With all the above, the objective of this research is to develop a new method for training the SVM classifier with CCA fused deep features for the identification of different varieties of grapes and thereby to overcome the problems with the current SVM+ deep feature methods. Inspired by Haghighat et al. [26] and Sun et al. [27], which demonstrated the outstanding performance by the fused feature with Canonical Correlation Analysis (CCA) fusion techniques, and considering working with small datasets, we hypothesize that a method can be developed that can fuse two kinds of deep features and reduce the dimensionality of fused deep features to improve the classification performance and reduce the training time. Thus, our new method would train the SVM classifier with CCA fused deep features for the identification of different varieties of grapes. By utilizing two CNNs to extract the deep features of the training set, and then CCA to fuse the obtained deep features and train the SVM with the fused features, we expect to deliver a better classifier for grape variety recognition. We also address the following specific hypotheses. (1) Compared with the deep feature extracted by a single CNN model, the fused deep feature from different networks can make the SVM classifier learn more features to improve the classification performance. (2) The CCA algorithm can eliminate redundant and invalid information when fusing different deep features, and significantly reduce the feature dimensionality to alleviate the problem that the model performance is affected when the SVM model learns high-dimensional features, and the reduction of feature dimensionality helps to speed up the model training speed.

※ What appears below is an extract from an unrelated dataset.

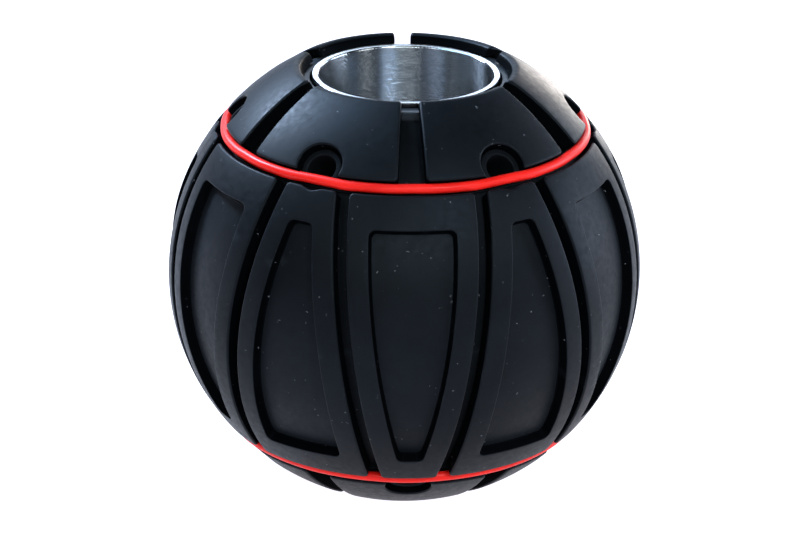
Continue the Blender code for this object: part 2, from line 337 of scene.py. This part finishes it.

The remainder of the article is organized as follows. In Section 2, the studied dataset and models and the proposed method are given. Then, in Section 3, the experiment results of different models are presented. Further, in Section 4, a comprehensive discussion based on the experiment results and the other studies are presented. Finally, a conclusion of the research is given in Section 5.

2. Materials and Methods

2.1. Dataset

One publicly available grapes image dataset named WGISD was adopted to evaluate the performance in this study, which can be downloaded from https://github.com/thsant/wgisd (accessed on 10 June 2021). The WGISD dataset consists of 300 images (2048 × 1365 pixels) with 5 different varieties (Chardonnay, Cabernet Franc, Cabernet Sauvignon, Sauvignon Blanc, and Syrah), and the detailed distribution of the dataset is as shown in Figure 1. In the experiment, the dataset was randomly split into 70:30 for training and testing, respectively.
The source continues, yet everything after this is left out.